>> START MATERIAL

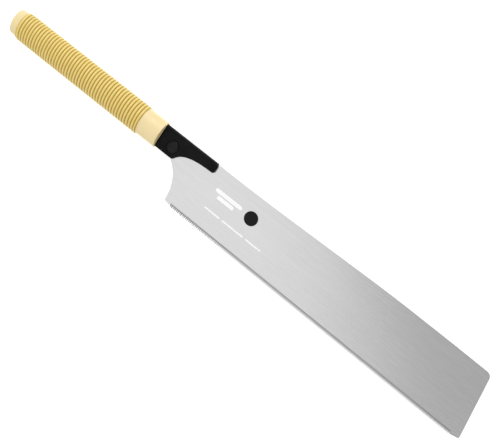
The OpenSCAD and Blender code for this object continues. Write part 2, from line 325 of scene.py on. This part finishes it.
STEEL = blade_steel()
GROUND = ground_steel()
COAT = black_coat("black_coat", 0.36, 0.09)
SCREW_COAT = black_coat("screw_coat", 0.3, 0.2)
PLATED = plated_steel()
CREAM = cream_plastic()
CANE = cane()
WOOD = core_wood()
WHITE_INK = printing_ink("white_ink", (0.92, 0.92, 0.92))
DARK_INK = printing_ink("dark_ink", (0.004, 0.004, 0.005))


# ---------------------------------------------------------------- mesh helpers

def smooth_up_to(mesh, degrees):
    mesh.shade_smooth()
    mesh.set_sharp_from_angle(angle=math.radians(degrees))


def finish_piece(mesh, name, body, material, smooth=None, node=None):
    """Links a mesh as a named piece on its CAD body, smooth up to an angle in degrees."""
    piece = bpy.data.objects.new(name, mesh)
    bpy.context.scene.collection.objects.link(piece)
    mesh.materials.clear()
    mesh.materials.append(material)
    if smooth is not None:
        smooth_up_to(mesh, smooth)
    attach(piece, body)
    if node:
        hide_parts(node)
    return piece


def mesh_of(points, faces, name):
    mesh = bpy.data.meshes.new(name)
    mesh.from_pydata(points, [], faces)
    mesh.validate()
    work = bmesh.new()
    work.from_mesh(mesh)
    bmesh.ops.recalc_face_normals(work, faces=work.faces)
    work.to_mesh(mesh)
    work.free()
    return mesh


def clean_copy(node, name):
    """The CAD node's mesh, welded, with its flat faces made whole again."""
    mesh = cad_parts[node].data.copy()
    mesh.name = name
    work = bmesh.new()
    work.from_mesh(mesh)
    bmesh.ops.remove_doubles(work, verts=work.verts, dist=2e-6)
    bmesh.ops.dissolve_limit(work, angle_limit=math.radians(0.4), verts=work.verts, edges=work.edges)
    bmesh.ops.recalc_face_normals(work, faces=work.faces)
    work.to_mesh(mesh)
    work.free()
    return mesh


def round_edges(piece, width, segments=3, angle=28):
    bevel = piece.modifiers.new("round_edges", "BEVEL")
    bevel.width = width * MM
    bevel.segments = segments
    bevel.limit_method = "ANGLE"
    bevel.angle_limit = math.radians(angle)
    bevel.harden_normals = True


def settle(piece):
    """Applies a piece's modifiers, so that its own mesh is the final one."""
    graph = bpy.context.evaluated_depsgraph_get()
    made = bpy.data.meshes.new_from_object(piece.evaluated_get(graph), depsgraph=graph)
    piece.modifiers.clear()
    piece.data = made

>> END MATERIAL

• [YOUR TASK]: Locate all lines in the listing above with the word "body". Copy them.

• [EXERCISE RESULT]:
def finish_piece(mesh, name, body, material, smooth=None, node=None):
    """Links a mesh as a named piece on its CAD body, smooth up to an angle in degrees."""
    attach(piece, body)